For dinner, I wanted to check out Binh Minh Jazz Club. Apparently, jazz is kind of a thing in East Asia, and many of the cities we’re visiting have popular jazz bars that fill every night with locals and tourists alike. I wanted to beat the crowd, so we headed over early to eat dinner and wait for the show. The earliness was entirely unnecessary; the joint was completely empty when we arrived, and apparently the band did not start until 9. They served us mediocre Italian. The red sauce was sweet and Caesar dressing could have just been mayo. But we did get to have an interesting conversation with our waiter about the 53 ethnic groups that make up Vietnam. He told us about his village and his people, the Mường. They are the third largest ethnic group, and they live in the mountains of North Vietnam, though not in the highlands. In fact, the Mường’s name for themselves means “people who live in the middle,” to distinguish themselves from both highlanders and lowlanders.

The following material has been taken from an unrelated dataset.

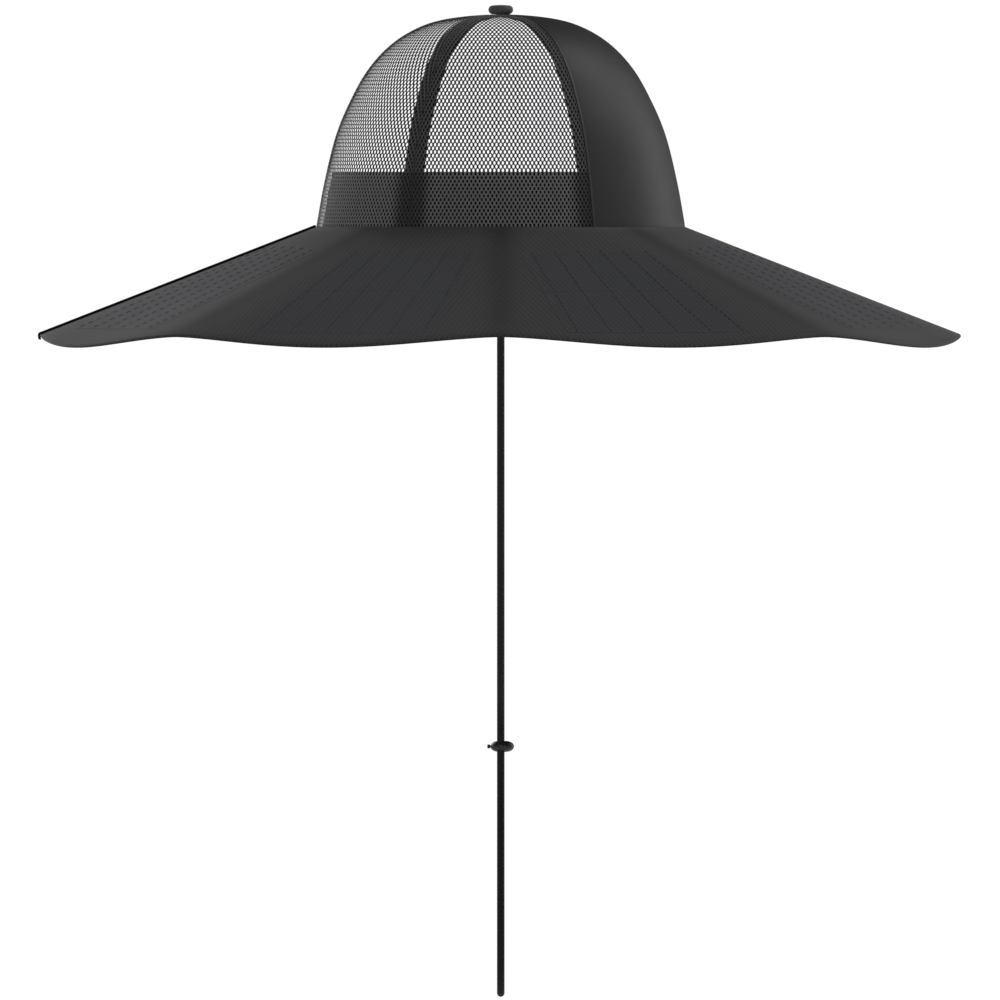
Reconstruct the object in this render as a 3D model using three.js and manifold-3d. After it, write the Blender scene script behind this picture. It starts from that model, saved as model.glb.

When we finished dinner, it was still an hour before the show would start, so we thought we would grab a drink at nearby Tadioto and wait. Tadioto’s vibe was very bohemian, but also, very affected. A page-long introduction to the menu described the poets, artists, and academics who started it all. I could have done without all the pretension, but the rum and passion-fruit cocktail they made me was dangerously drinkable. Aaron and I agreed that passion-fruit was an underappreciated fruit. We decided to grow some at our house in North Carolina when we got back, and put it in all our cocktails. By the time we finished our drinks, it was after 9, but we were also pretty tired. We made a deal: if we returned to Binh Minh Jazz Club and the band was playing hot jazz, rather than the easy-listening cool jazz that neither of us are really fans of, we would stay. No such luck. We heard the first few notes of a Kenny-G-like sax solo and hightailed it back to our hostel.
In an effort to return to the hip, young selves we previously were– rather than the jet-lagged, bed-at-9 losers we had become– we forced ourselves to stay up for one more drink at the Cocoon Inn’s always-happening bar. We met another couple on a similar holiday as us, and traded stories and recommendations. Our hostel may not be as Instagrammable or hospitable as the previous lodgings, but it’s a great place to meet fellow travelers. There’s always someone in the cafe-by-day-bar-by-night lounge.
We got a late start the next day. Both of us had become accustomed to a routine of one glass of wine, then bed, that we dared to violate the night before. Now we were both paying for it. Nothing some Aleve and a nap wouldn’t take care of, but that would have to wait, because this morning we were going to the Vietnam Museum of Ethnology. After at least an hour searching for an ATM machine, we finally gave up and decided to just share one audioguide. The museum had excellent signage, anyway, for its impressive collection of artifacts, outfits, crafts, and ritual trappings. We learned more about our waiter’s group of Mường. We marveled at the traditional garments of shamanic and funerary rites. We learned how different groups wove different kinds of baskets. My personal favorite artifact was a giant wooden phallus that the Tay people attach to themselves during a ritual dance meant to scare off female ghosts. Because, as we all know, female ghosts cause all the problems in the world and are also terrified of penises. Behind the main museum building, they have full-scale representative houses and communal spaces for many of the larger ethnic groups, built by the groups themselves using traditional methods. We climbed into the stilted, extremely tall-roofed communal house of the Bahnar and the long, bamboo-floored house of the Ê Đê. The trip was both educational and fun, and I recommend it to anyone who visits Hanoi.
For lunch, we had a driver take us to the street stall of Bun Cha 34. Bun cha is the unofficial (or maybe it’s official?) municipal dish of Hanoi, consisting of ground pork meatballs that are charred over a grill, rice noodles, and broth. I keep having to say broth here, and it really doesn’t do justice to what the Vietnamese can do. When I say broth, you are probably thinking of the kinda savory/kinda salty water we use as a base for soup. Vietnamese broth is to our broth what our broth is to water. Vietnamese broths are explosions of flavor that are downright addictive. You could have nothing but a bowl of this broth and be entirely satisfied that you had eaten a full meal. I could probably eat nothing but this broth for the rest of my life and be happy. That is how good this broth is. With the grilled meatballs and the sticky rice noodles, it was a faultless meal. As Aaron put it, it was, in a word, “dope.” We made our way back to the hostel for that nap and Aleve, and prepared ourselves for the evening’s adventure.